Installation view, Charles Gaines. Numbers and Trees: Palm Canyon, Palm Trees Series 3, 2020. | © Charles Gaines. Image courtesy of the artist and Hauser & Worth. Photo: Fredrik Nilsen

Naima J. Keith, vice president of Education and Public Programs at LACMA and curator of his 2014 survey exhibition Charles Gaines: Gridwork 1974–1989, commented on Gaines’ process in the official release:

Charles continuously challenges himself to maintain a systematic approach to producing works of art, and because of his willingness to push the algorithm ever so gently each time–whether that’s with scale, the background image, or color–artists, curators, and viewers know he is still committed to working in a certain way, but is open to taking on more risks as his practice grows and as he grows as an artist.

Check out the online exhibition, which launched Aug. 17, on the Hauser & Wirth website.

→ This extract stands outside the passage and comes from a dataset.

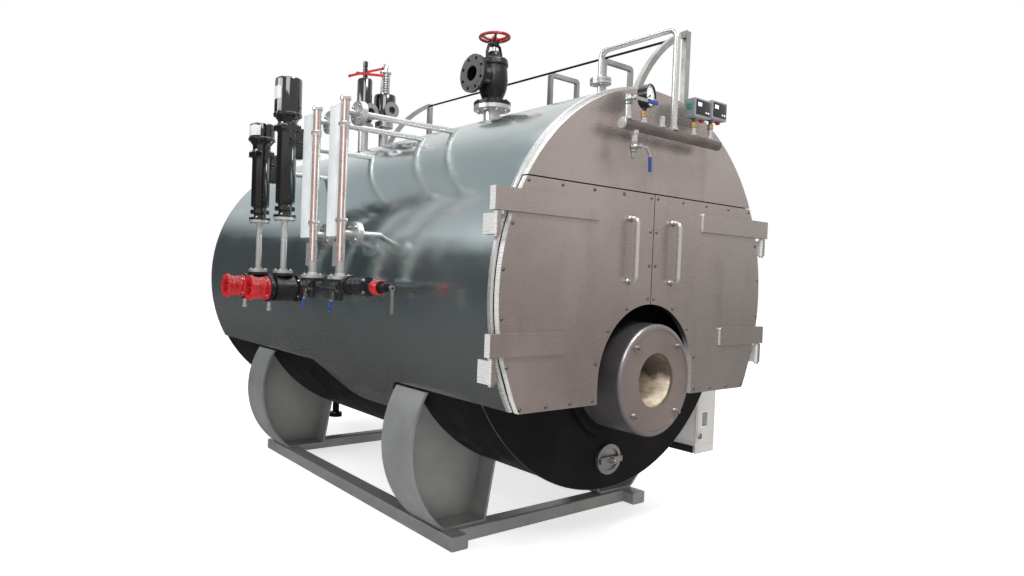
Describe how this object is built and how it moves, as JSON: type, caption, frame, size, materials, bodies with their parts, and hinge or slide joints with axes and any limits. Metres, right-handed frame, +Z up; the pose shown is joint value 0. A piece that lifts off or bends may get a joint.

Gaines’ works will also appear in the upcoming February 2021 exhibition New Work: Charles Gaines, hosted by the San Francisco Museum of Modern Art (SFMOMA). The multimedia installation emerged from the artist’s research into the Dred Scott Decision of 1857, which proclaimed Black people were not US citizens and thus barred from rights granted by the Constitution. 

The artist has had more than 80 solo shows and numerous group exhibitions around the globe, including the 2007 and 2015 Biennale di Venezia. Last year, Gaines was named the 2019 recipient of the Edward MacDowell Medal in the Arts.